__Exercise description__: Print the complete set of entries exactly.

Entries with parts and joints
%%

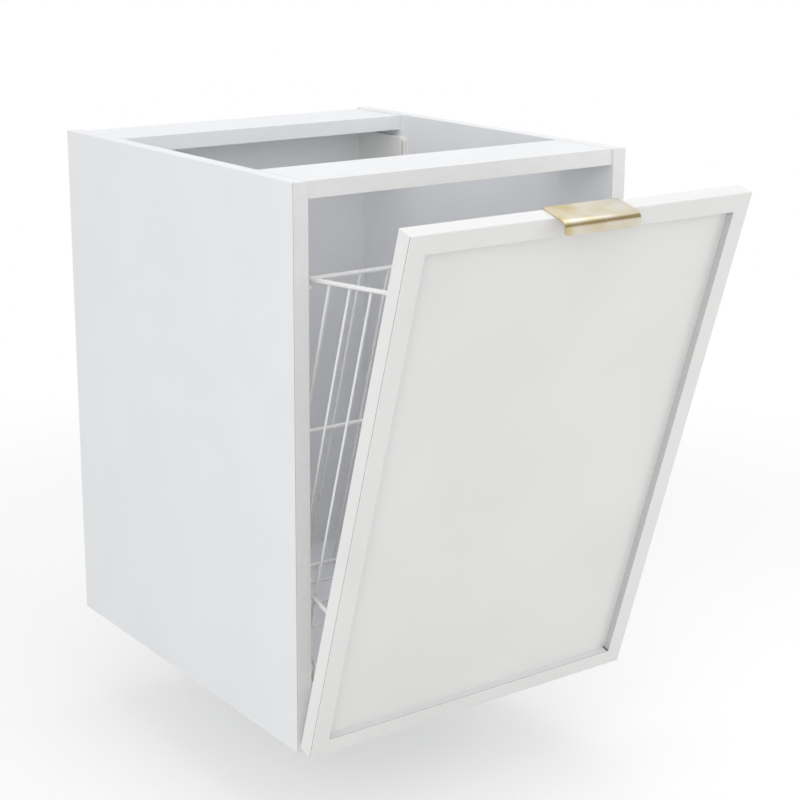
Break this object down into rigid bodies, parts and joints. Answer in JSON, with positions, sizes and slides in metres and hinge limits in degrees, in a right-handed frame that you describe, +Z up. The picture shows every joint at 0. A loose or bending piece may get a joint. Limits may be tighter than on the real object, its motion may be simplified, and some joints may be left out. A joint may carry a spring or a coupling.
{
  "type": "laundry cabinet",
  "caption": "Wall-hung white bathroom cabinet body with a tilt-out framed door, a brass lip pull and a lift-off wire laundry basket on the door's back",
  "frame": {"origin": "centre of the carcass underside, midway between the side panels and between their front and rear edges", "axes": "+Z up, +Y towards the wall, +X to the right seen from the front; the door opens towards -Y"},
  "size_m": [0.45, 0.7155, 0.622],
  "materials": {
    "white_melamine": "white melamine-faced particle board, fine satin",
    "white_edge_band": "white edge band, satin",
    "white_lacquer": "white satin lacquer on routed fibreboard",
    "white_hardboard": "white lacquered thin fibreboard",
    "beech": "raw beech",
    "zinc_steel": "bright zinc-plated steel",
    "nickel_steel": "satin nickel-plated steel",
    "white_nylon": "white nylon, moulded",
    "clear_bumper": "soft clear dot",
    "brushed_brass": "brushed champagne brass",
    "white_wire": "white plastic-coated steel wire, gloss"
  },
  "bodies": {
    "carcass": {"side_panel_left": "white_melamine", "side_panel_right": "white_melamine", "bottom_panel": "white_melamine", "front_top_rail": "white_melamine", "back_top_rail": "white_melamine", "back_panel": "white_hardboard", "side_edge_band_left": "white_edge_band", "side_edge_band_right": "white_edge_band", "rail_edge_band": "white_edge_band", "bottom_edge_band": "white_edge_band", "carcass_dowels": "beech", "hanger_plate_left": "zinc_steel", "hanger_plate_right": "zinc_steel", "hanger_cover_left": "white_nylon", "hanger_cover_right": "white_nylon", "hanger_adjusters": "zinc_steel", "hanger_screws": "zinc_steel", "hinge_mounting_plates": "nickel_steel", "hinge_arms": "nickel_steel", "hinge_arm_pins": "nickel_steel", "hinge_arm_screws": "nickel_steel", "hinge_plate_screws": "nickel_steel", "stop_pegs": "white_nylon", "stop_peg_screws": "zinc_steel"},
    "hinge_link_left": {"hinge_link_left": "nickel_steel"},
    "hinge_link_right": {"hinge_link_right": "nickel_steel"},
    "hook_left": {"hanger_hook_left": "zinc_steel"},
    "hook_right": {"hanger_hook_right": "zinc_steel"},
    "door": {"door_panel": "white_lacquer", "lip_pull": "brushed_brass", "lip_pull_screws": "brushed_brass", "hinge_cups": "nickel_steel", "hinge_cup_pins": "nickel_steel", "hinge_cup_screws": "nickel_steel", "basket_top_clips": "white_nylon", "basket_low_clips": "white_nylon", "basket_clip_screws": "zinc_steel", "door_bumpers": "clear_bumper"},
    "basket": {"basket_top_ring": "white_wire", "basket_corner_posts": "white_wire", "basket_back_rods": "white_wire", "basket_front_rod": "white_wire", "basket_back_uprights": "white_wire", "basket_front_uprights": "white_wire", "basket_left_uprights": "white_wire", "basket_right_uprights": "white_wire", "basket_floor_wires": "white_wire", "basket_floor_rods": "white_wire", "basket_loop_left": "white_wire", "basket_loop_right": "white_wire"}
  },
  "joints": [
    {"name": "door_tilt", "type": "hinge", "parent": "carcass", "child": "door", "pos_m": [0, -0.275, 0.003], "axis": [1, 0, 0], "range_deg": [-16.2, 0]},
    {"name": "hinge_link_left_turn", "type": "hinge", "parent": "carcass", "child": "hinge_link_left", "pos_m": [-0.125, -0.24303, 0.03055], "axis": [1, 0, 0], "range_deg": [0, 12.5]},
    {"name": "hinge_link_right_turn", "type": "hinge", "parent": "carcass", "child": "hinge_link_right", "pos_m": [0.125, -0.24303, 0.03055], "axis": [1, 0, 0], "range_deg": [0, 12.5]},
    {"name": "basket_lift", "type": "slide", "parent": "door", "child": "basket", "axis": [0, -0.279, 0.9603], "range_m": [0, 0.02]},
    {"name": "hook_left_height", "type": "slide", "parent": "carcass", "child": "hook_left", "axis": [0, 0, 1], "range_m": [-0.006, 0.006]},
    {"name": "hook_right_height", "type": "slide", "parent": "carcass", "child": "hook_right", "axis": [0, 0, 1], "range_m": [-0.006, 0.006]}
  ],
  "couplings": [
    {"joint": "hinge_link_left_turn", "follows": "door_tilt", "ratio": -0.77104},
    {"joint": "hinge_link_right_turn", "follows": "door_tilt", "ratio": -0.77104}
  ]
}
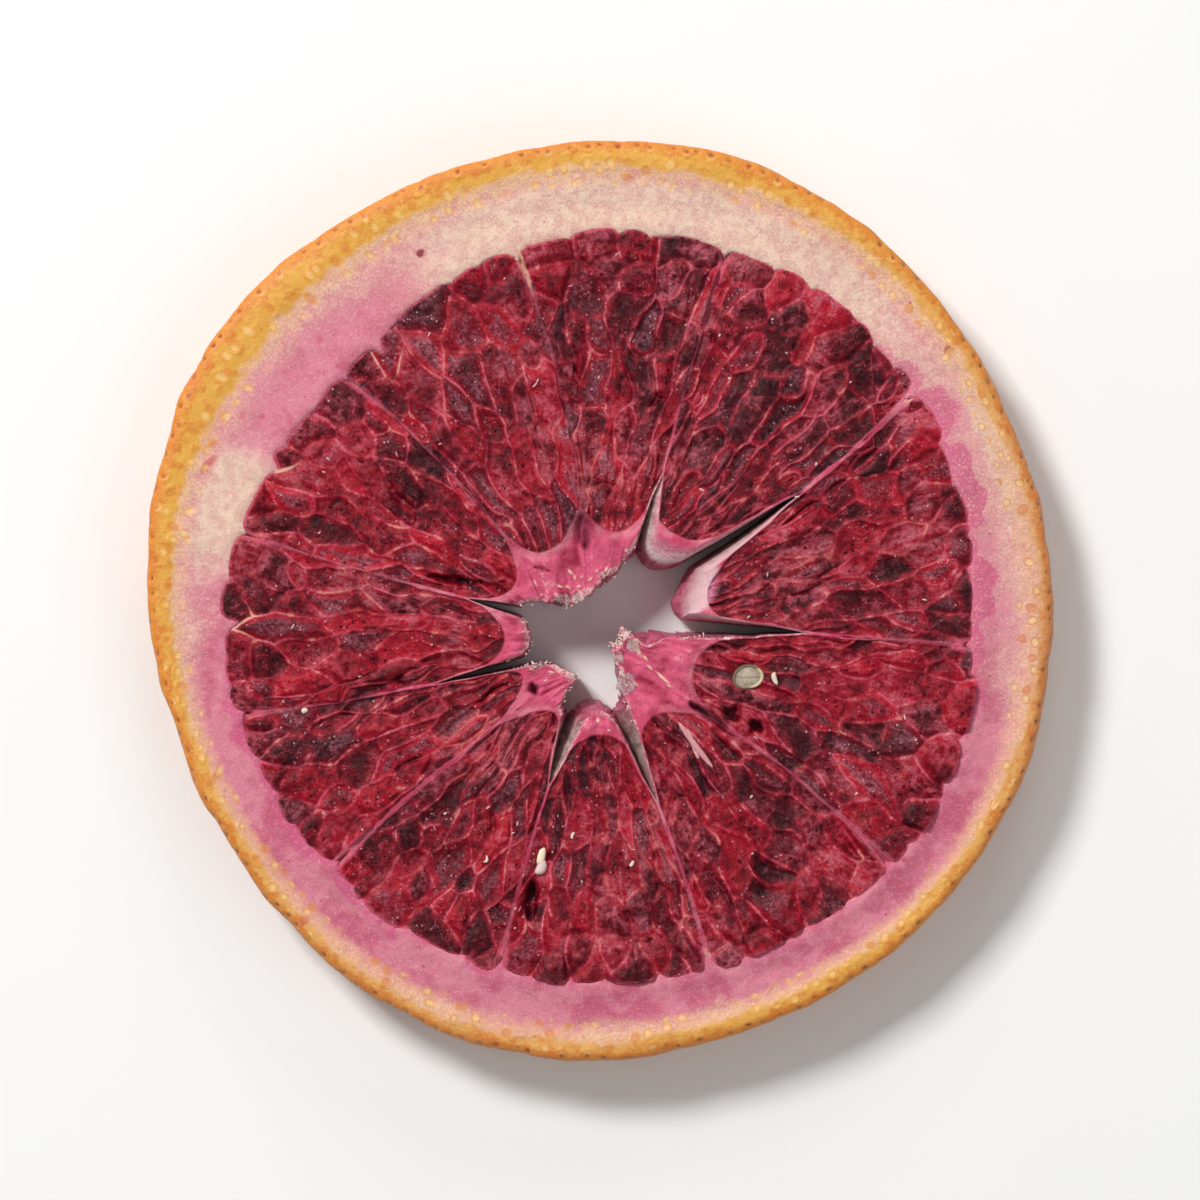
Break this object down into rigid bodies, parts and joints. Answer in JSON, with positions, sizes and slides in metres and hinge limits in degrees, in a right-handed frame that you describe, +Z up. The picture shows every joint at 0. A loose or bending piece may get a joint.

%%

__Response__:
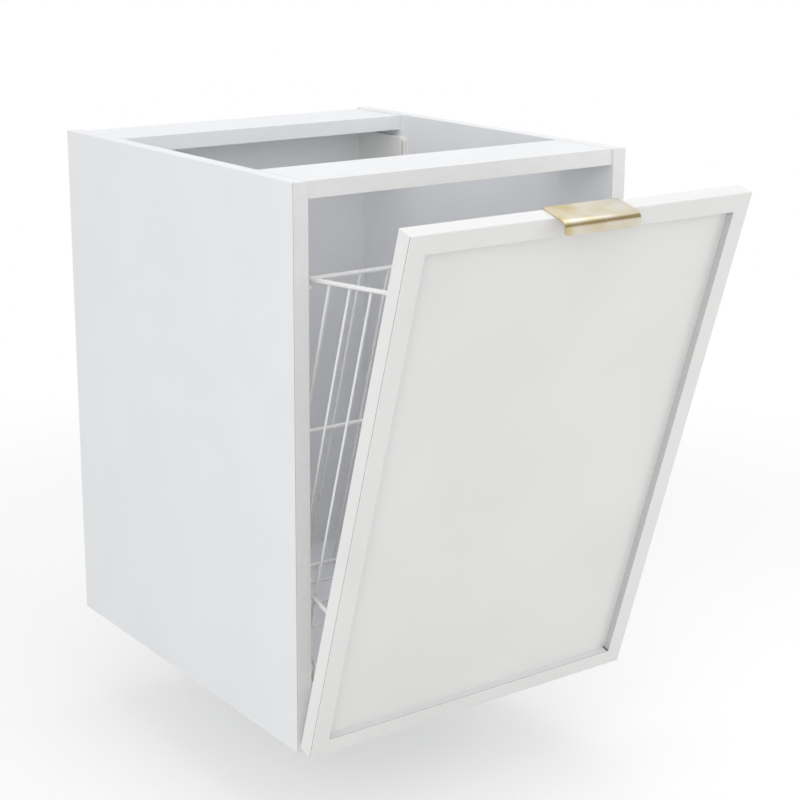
Break this object down into rigid bodies, parts and joints. Answer in JSON, with positions, sizes and slides in metres and hinge limits in degrees, in a right-handed frame that you describe, +Z up. The picture shows every joint at 0. A loose or bending piece may get a joint. Limits may be tighter than on the real object, its motion may be simplified, and some joints may be left out. A joint may carry a spring or a coupling.
{
  "type": "laundry cabinet",
  "caption": "Wall-hung white bathroom cabinet body with a tilt-out framed door, a brass lip pull and a lift-off wire laundry basket on the door's back",
  "frame": {"origin": "centre of the carcass underside, midway between the side panels and between their front and rear edges", "axes": "+Z up, +Y towards the wall, +X to the right seen from the front; the door opens towards -Y"},
  "size_m": [0.45, 0.7155, 0.622],
  "materials": {
    "white_melamine": "white melamine-faced particle board, fine satin",
    "white_edge_band": "white edge band, satin",
    "white_lacquer": "white satin lacquer on routed fibreboard",
    "white_hardboard": "white lacquered thin fibreboard",
    "beech": "raw beech",
    "zinc_steel": "bright zinc-plated steel",
    "nickel_steel": "satin nickel-plated steel",
    "white_nylon": "white nylon, moulded",
    "clear_bumper": "soft clear dot",
    "brushed_brass": "brushed champagne brass",
    "white_wire": "white plastic-coated steel wire, gloss"
  },
  "bodies": {
    "carcass": {"side_panel_left": "white_melamine", "side_panel_right": "white_melamine", "bottom_panel": "white_melamine", "front_top_rail": "white_melamine", "back_top_rail": "white_melamine", "back_panel": "white_hardboard", "side_edge_band_left": "white_edge_band", "side_edge_band_right": "white_edge_band", "rail_edge_band": "white_edge_band", "bottom_edge_band": "white_edge_band", "carcass_dowels": "beech", "hanger_plate_left": "zinc_steel", "hanger_plate_right": "zinc_steel", "hanger_cover_left": "white_nylon", "hanger_cover_right": "white_nylon", "hanger_adjusters": "zinc_steel", "hanger_screws": "zinc_steel", "hinge_mounting_plates": "nickel_steel", "hinge_arms": "nickel_steel", "hinge_arm_pins": "nickel_steel", "hinge_arm_screws": "nickel_steel", "hinge_plate_screws": "nickel_steel", "stop_pegs": "white_nylon", "stop_peg_screws": "zinc_steel"},
    "hinge_link_left": {"hinge_link_left": "nickel_steel"},
    "hinge_link_right": {"hinge_link_right": "nickel_steel"},
    "hook_left": {"hanger_hook_left": "zinc_steel"},
    "hook_right": {"hanger_hook_right": "zinc_steel"},
    "door": {"door_panel": "white_lacquer", "lip_pull": "brushed_brass", "lip_pull_screws": "brushed_brass", "hinge_cups": "nickel_steel", "hinge_cup_pins": "nickel_steel", "hinge_cup_screws": "nickel_steel", "basket_top_clips": "white_nylon", "basket_low_clips": "white_nylon", "basket_clip_screws": "zinc_steel", "door_bumpers": "clear_bumper"},
    "basket": {"basket_top_ring": "white_wire", "basket_corner_posts": "white_wire", "basket_back_rods": "white_wire", "basket_front_rod": "white_wire", "basket_back_uprights": "white_wire", "basket_front_uprights": "white_wire", "basket_left_uprights": "white_wire", "basket_right_uprights": "white_wire", "basket_floor_wires": "white_wire", "basket_floor_rods": "white_wire", "basket_loop_left": "white_wire", "basket_loop_right": "white_wire"}
  },
  "joints": [
    {"name": "door_tilt", "type": "hinge", "parent": "carcass", "child": "door", "pos_m": [0, -0.275, 0.003], "axis": [1, 0, 0], "range_deg": [-16.2, 0]},
    {"name": "hinge_link_left_turn", "type": "hinge", "parent": "carcass", "child": "hinge_link_left", "pos_m": [-0.125, -0.24303, 0.03055], "axis": [1, 0, 0], "range_deg": [0, 12.5]},
    {"name": "hinge_link_right_turn", "type": "hinge", "parent": "carcass", "child": "hinge_link_right", "pos_m": [0.125, -0.24303, 0.03055], "axis": [1, 0, 0], "range_deg": [0, 12.5]},
    {"name": "basket_lift", "type": "slide", "parent": "door", "child": "basket", "axis": [0, -0.279, 0.9603], "range_m": [0, 0.02]},
    {"name": "hook_left_height", "type": "slide", "parent": "carcass", "child": "hook_left", "axis": [0, 0, 1], "range_m": [-0.006, 0.006]},
    {"name": "hook_right_height", "type": "slide", "parent": "carcass", "child": "hook_right", "axis": [0, 0, 1], "range_m": [-0.006, 0.006]}
  ],
  "couplings": [
    {"joint": "hinge_link_left_turn", "follows": "door_tilt", "ratio": -0.77104},
    {"joint": "hinge_link_right_turn", "follows": "door_tilt", "ratio": -0.77104}
  ]
}
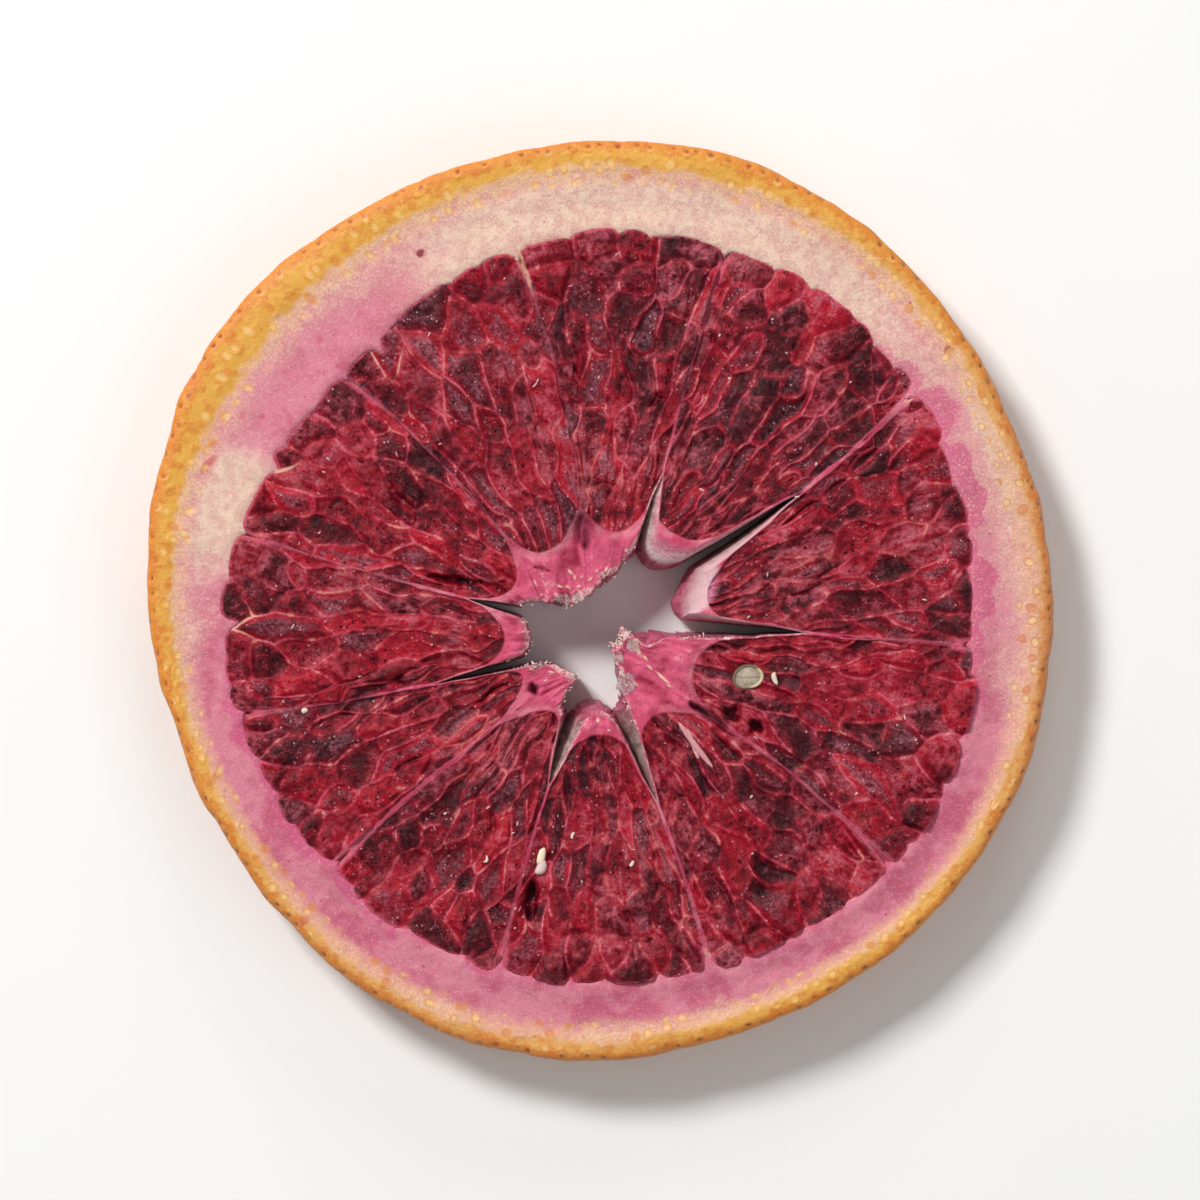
Break this object down into rigid bodies, parts and joints. Answer in JSON, with positions, sizes and slides in metres and hinge limits in degrees, in a right-handed frame that you describe, +Z up. The picture shows every joint at 0. A loose or bending piece may get a joint.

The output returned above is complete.